Wind farm for Mount Christie?
Updated: September 09, 2009 1:36 PM
Will wind turbines soon be part of the scenery on Mount Christie?
Kaleden residents may someday be looking across Skaha Lake at a wind farm if an Ontario firm proves up the resource.
Windstream Energy, a developer of commercial wind power based out of Burlington, Ontario, has applied to the Land Resource Management Branch for an application to erect a wind monitoring and data collection site on Mount Christie, directly east of Kaleden.
“This is an initial investigation of potential wind sites. We are looking at 13 different areas in the southern interior, from Edgewood in the east to Osoyoos and the Okanagan,” Hally Hofmeyr, Windstream Energy’s Project Coordinator said recently.
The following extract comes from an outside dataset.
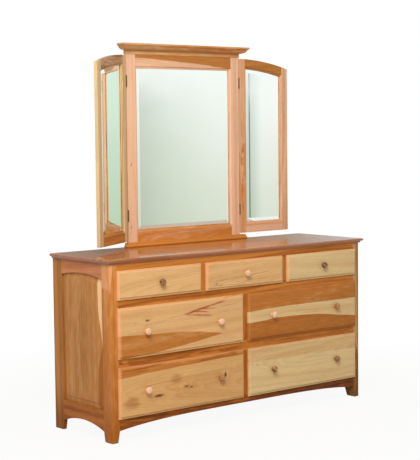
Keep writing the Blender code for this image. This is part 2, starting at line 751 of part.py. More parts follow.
def make_centre_mirror(finishes):
    inner = MIRROR_SIDE - STILE_WIDTH
    low = MIRROR_BASE + MIRROR_BOTTOM_RAIL
    high = MIRROR_TOP - MIRROR_TOP_RAIL

    def ring(inset, y):
        return [(x, y, z) for x, z in rectangle(-inner + inset, inner - inset, low + inset, high - inset)]

    cutter = loft("mirror_window", [ring(inset, y) for inset, y in window_stations(MIRROR_FRONT)],
                  cutter=True)
    middle = MIRROR_FRONT + FRAME_THICKNESS / 2

    def place(u, v, w):
        return Vector((u, middle + w, v))

    shoulder = inner + STICKING_WIDTH
    rail_end = shoulder - FIT
    for side, label in ((-1, "left"), (1, "right")):
        stile = [(MIRROR_SIDE, MIRROR_BASE), (MIRROR_SIDE, MIRROR_TOP), (shoulder, MIRROR_TOP),
                 (shoulder, high + STICKING_WIDTH), (inner - FIT, high - FIT), (inner - FIT, low + FIT),
                 (shoulder, low - STICKING_WIDTH), (shoulder, MIRROR_BASE)]
        piece = plate("mirror_stile_" + label, [(side * x, z) for x, z in stile],
                      FRAME_THICKNESS, place, finishes["frame"])
        cut(piece, cutter)
    for name, edge, outer in (("mirror_top_rail", high, MIRROR_TOP),
                              ("mirror_bottom_rail", low, MIRROR_BASE)):
        away = 1 if outer > edge else -1
        rail = [(-rail_end, outer), (-rail_end, edge + away * (STICKING_WIDTH + FIT)),
                (-inner + FIT, edge + away * 2 * FIT), (-inner + FIT, edge - away * FIT),
                (inner - FIT, edge - away * FIT), (inner - FIT, edge + away * 2 * FIT),
                (rail_end, edge + away * (STICKING_WIDTH + FIT)), (rail_end, outer)]
        piece = plate(name, rail, FRAME_THICKNESS, place, finishes["frame"])
        cut(piece, cutter)
    loft("mirror_glass_centre", [ring(inset, y) for inset, y in glass_stations(MIRROR_FRONT)],
         finishes["glass"])


def moulded_strip(name, base, section, back, material):
    """Strip along the front and both ends of the mirror frame, from (height, overhang) points."""
    outlines = []
    for height, overhang in section:
        corners = rectangle(-MIRROR_SIDE - overhang, MIRROR_SIDE + overhang, MIRROR_FRONT - overhang, back)
        outlines.append([(x, y, base + height) for x, y in corners])
    loft(name, outlines, material)


def crown_section():
    """Height and overhang up the crown: a low bead, an ogee and a plain fillet on top."""
    reach = CROWN_OVERHANG
    bead = CROWN_BEAD_LEVEL * CROWN_HEIGHT
    easing = CROWN_EASING_SHARE * CROWN_HEIGHT
    fillet_base = CROWN_HEIGHT - CROWN_FILLET_SHARE * CROWN_HEIGHT
    middle = (bead + fillet_base) / 2
    section = [(0.0, (CROWN_BEAD_REACH - CROWN_EASING_SHARE / 2) * reach), (easing, CROWN_BEAD_REACH * reach),
               (bead - easing / 3, CROWN_BEAD_REACH * reach), (bead, CROWN_COVE_START * reach)]
    for step in range(1, COVE_STEPS + 1):
        angle = math.pi / 2 * step / COVE_STEPS
        out = CROWN_COVE_START + (CROWN_COVE_MIDDLE - CROWN_COVE_START) * math.sin(angle)
        section.append((bead + (middle - bead) * (1 - math.cos(angle)), out * reach))
    for step in range(1, COVE_STEPS + 1):
        angle = math.pi / 2 * step / COVE_STEPS
        out = CROWN_COVE_MIDDLE + (CROWN_COVE_END - CROWN_COVE_MIDDLE) * (1 - math.cos(angle))
        section.append((middle + (fillet_base - middle) * math.sin(angle), out * reach))
    section.append((fillet_base, reach))
    section.append((CROWN_HEIGHT, reach))
    return section


def base_section():
    """Height and overhang up the base moulding: a rounded nose below and an upright above."""
    reach = BASE_PROJECTION
    nose = BASE_NOSE_SHARE * BASE_HEIGHT
    easing = BASE_EASING_SHARE * BASE_HEIGHT
    section = []
    for step in range(COVE_STEPS + 2):
        angle = math.pi * step / (COVE_STEPS + 1)
        out = 1 - BASE_NOSE_BULGE + BASE_NOSE_BULGE * math.sin(angle)
        section.append((nose / 2 * (1 - math.cos(angle)), out * reach))
    section.append((BASE_UPRIGHT_LEVEL * BASE_HEIGHT, BASE_UPRIGHT_REACH * reach))
    section.append((BASE_HEIGHT - easing, BASE_UPRIGHT_REACH * reach))
    section.append((BASE_HEIGHT, BASE_UPRIGHT_REACH * reach - easing))
    return section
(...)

“We are in the initial stages of investigating potential sites. We aren’t intending to put up towers in the near future - we are taking a look at the area in general to see if there is any resource worth exploiting,” he added.
If initial studies in the area pan out this year, Hofmyr said the company might look at Mount Christie next winter as a monitoring site.
“I think it’s promising,” he said of the possibility of developing wind power in the Okanagan.
“There’s definitely an interest in it out there,” he said. “It may sound surprising, but B.C. is proving to be a tough place to create alternative energy projects. The legislation is in place that endorses it, but recent utility commission decisions have run counter to the idea, and that has created a bit of a shock wave through the industry.”
Hofmeyr noted that Windstream was one of a few Canadian companies actively operating wind power projects in North America.
He said that if the company proves up viable wind resources in the area, the next step would be to follow up with an environmental study, which would take one and a half to two years.